For large periods before the 2005 general election there was only one Conservative supporter who regularly posted on PB – Sean Fear. He used to take an absolute hammering and he dealt with it with creditable good humour and without rancour.
The issue now is that according to the polls getting on for half the electorate say they will support Cameron’s party and this, inevitably, is reflected in the number of comments and commenters.
There is a problem that I’m trying to deal with quietly and that is that after a decade and a half in the wilderness two or three Tory contributors are letting their euphoria spill over into making repetitive and sometimes offensive contributions.
As to Paul Lloyd’s points I sometimes feel that his overwhelming hatred of all things Tory leads him to suspend all rational thought. His so called “analysis” of YouGov’s London mayoral performance is a case in point. The pollster that is led by the spouse of a Labour cabinet minister, Peter Kellner, got it exactly right. Of course there were variations in the run up to polling day but that happens with all firms. Paul – get over it.
Thank you Julian H and others for their supportive comments.
My betting record speaks for itself.
Diversity – I think that your are wrong on that. The current general election betting at the moment reflects an ultra-cautious view of Tory prospects. The polls are suggesting a three figure Tory majority while the spread betting markets, where the serious money is gambled, are pointing to an overall majority in the 30s.
People who bet according to their allegiance are mugs.
Personally I think that Mike Smithson is doing great work for Lib Dems by keeping Conservative activists busy on his site talking about their bright future and laughing to Lib Dems instead of doing something more useful, like for instance delivering leaflets in Henley.
That said, the discussion on the site is mostly repeating itself, and Mike Smithson is closing the mouths of those, who are criticising the Conservative bullies, to whom he has given a free reign. But maybe that’s a part of his great masterplan, to keep the Conservatives busy on something useless.
C’mon Mike. Debate the points. You boast that you have the biggest political website in the country, but also claim that you have no influence. Does the media have no influence on political stories? Really?

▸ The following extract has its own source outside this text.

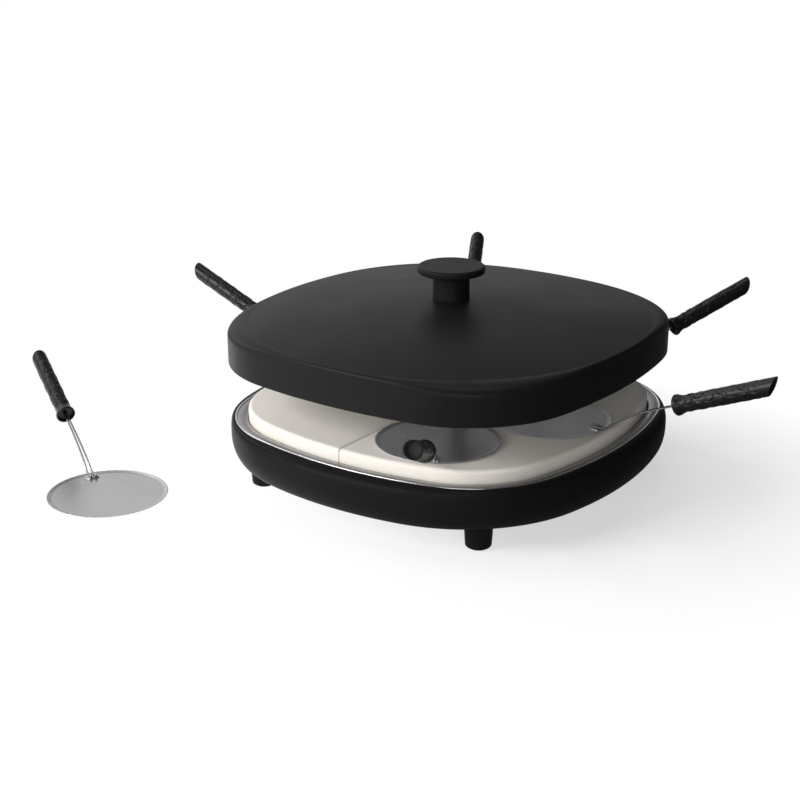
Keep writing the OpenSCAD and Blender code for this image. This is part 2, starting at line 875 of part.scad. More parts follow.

Well I would totally defend Mike’s right to use his site as he sees fit and if he doesnt want to use it as an ‘in-house’ one for the Lib Dems then I dont have a problem with that; Iain Dale has just started a new magazine which obviously is striving to be something more than an ‘in-house’ Tory magazine….and all power to him for it….
People have different sites for different functions; that is the glory of the internet…I like political betting though I havent really dipped into the debate yet…..
Darrell. I sometimes wonder why I bother. I totally agree that Mike Smithson does not have to run a site for anyone. I have no problem with political betting.com existing. Moreover, I want it to exist. I just don’t think that it is outside the loop, which is what Mike claims it is.
One of the glories of pb.com is that it does encourage people to show their true colours and prejudices (somehow). At least one Tory activist (R Willis) has seen his political career seriously set back as a result.
Au contrair, Daniel Bowen.
Richard Willis is capable of using any forum to insult the dead and sympathise with white supremecists.
(Sorry Rik, couldn’t resist)
P.S. I didn’t have time to respond yesterday but I actually agree with some of Paul Lloyd’s final points. I think the site does have influence – but do not consider this to be a bad thing at all. Media influences people to some degree (and, arguably to a greater or lesser degree, vica versa). If the ‘Standard can influence an election, if the Grauniad can encourage readers to lobby against George W Bush, why can’t pb.com influence things?
With regards to sensible LD posters (a synonym, I know) leaving the site; it’s likely some such as Tabman are put off by the fiendish and tedious “Martin Days”, but it’s also possible that there are simply other reasons. I post less on pb.com now due to two factors. 1) I spend more time around here and on LD blogs 2) I now have a “proper” job.
I’d also entirely refute the suggestion that the less reasonable of the Tory posters on the site in any way influence Mike Smithson’s comments or views. If I may suggest this – I think that if Paul came to a pb.com event he’d discover that most (admittedly not all) of the regular contributors who put their head above water are extremely reasonable and pleasant people. The nutters are the internet-lurkers who are presumably too ashamed to show their faces and thus don’t turn up.
Julian – there is a combination of all those factors in my absence.
I think what the argument boils down to is this:
– there is a view that people who bet on the outcome, view politics more dispassionately than those who don’t
– therefore, PBC discussions are supposedly less prone to spin than other places
– the media has picked up on this, and wrote pieces about PBC using that presumption
– many people (and now, significant numbers of Tories) also picked up on this, and started spinning on the site
– political betting is one of those areas where there are small traded volumes, so betting movements can become the story
– this is what it is hoped can be exploited
– the msm is influenced by the site, and in turn influences the public
I too used to post on pb.c and read each thread religiously but 6 months or so gave up on that, and now don’t bother with any of the comments and just skim the headlines.
The site is certainly neither as fun nor as friendly as it used to be – and sadly also less informative. In part it’s a victim of its own success, but now it really just feels like an adjunct to ConHome, and I expect the contributing readership is similar.
But there are plenty more places on the web to divert me!